Capitaine Gabriel Joseph Thomas (born 4 January 1896, date of death unknown) was a World War I flying ace credited with seven aerial victories.

==Biography==
See also Aerial victory standards of World War I

Gabriel Joseph Thomas was born on 4 January 1896 in Ligré, France.

On 9 November 1914, Thomas enlisted in the French military for four years and was assigned to 2e Groupe d'Aviation. On 11 July 1915, he reported for pilot's training; on 5 October he graduated with his Military Pilot's Brevet. On 8 October, he received orders for Escadrille 98 T in the Dardanelles. On 29 October, those orders were countermanded, and he was posted to Escadrille N.391, which was attached to the Armee d'Orient in the Middle East. He served with this squadron until he transferred back to 2e Groupe d'Aviation in France on 8 July 1916. His Middle Eastern exploits were Mentioned in dispatches on 16 October 1916.

On 8 May 1917, he was returned to combat, assigned to fly a Nieuport fighter with Escadrille N.88. On 5 December 1917, he was provisionally appointed as a Sous lieutenant.

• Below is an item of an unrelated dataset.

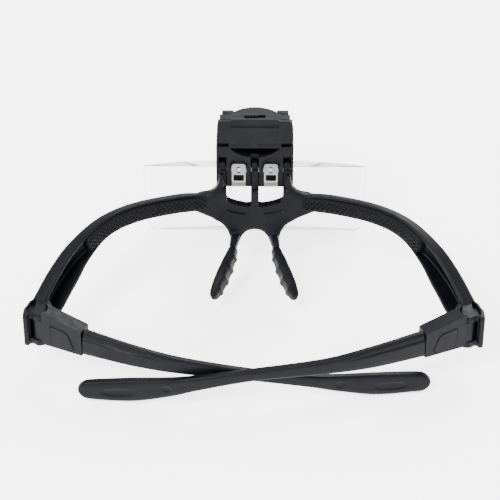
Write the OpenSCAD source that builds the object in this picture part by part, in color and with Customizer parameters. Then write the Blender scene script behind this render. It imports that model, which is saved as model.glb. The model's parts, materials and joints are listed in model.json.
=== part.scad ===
// Head visor magnifier: a wrap eyeglass frame with folding temples, and a tilting
// optic unit on three prongs that carries a clear lens, a battery box and a small lamp.
// +X is the wearer's right, +Y is forward, +Z is up. Everything is drawn about the bridge
// and then leaned forward a little, so that the model rests on z = 0 on the lens's lower
// edge and the folded temples' tips, centred on its own outline.

/* [Frame] */
// Forward lean of the whole model as it rests
rest_pitch = 5.9; // [5.5:0.1:6]
// Side step of the hinge pins from the middle
hinge_x = 69.8; // [69:0.1:70.5]
// Radius of the hinge pins
hinge_pin_r = 1.0; // [0.8:0.1:1.2]
// Width of a prong of the bridge
prong_w = 2.3; // [2:0.1:2.5]
// Radius of the cross pin that the optic unit tilts on
tilt_pin_r = 1.1; // [0.9:0.1:1.2]

/* [Temples] */
// Length of a hinge block, from its pin to the temple arm
block_len = 16.6; // [16:0.1:17]
// Depth of the release button's pocket
button_pocket = 1.7; // [1.5:0.1:1.8]
// How far a release button stands proud of its block
button_proud = 0.2; // [0:0.1:0.4]

/* [Lens] */
// Width of the lens
lens_w = 77.8; // [70:0.2:84]
// Height of the lens
lens_h = 27.2; // [26:0.1:27.5]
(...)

Beginning 12 April 1918, Thomas began to shoot down single German airplanes. His fifth victory came on 24 August. Then, on 2 September, Thomas was so severely wounded he was medically evacuated. While he was in hospital, on 24 September 1918, he was appointed to the Legion d'honneur as a Chevalier. He returned to his squadron in time to shoot down two more Germans, on 23 and 28 October 1918. Those were his last victories before the 11 November ceasefire.

Thomas had ended the war with the Croix de Guerre with five palmes and an etoile de vermeil to go with his Legion d'honneur. His rank was confirmed on 25 October 1919, followed by promotion to Lieutenant on 26 September 1923.

On 1 August 1928, he was raised to the post of Officier in the Legion d'honneur. He was still in military service, as he was promoted to Capitaine in the reserves on 9 June 1937. Thomas' military service would continue until he was finally discharged on 4 January 1950.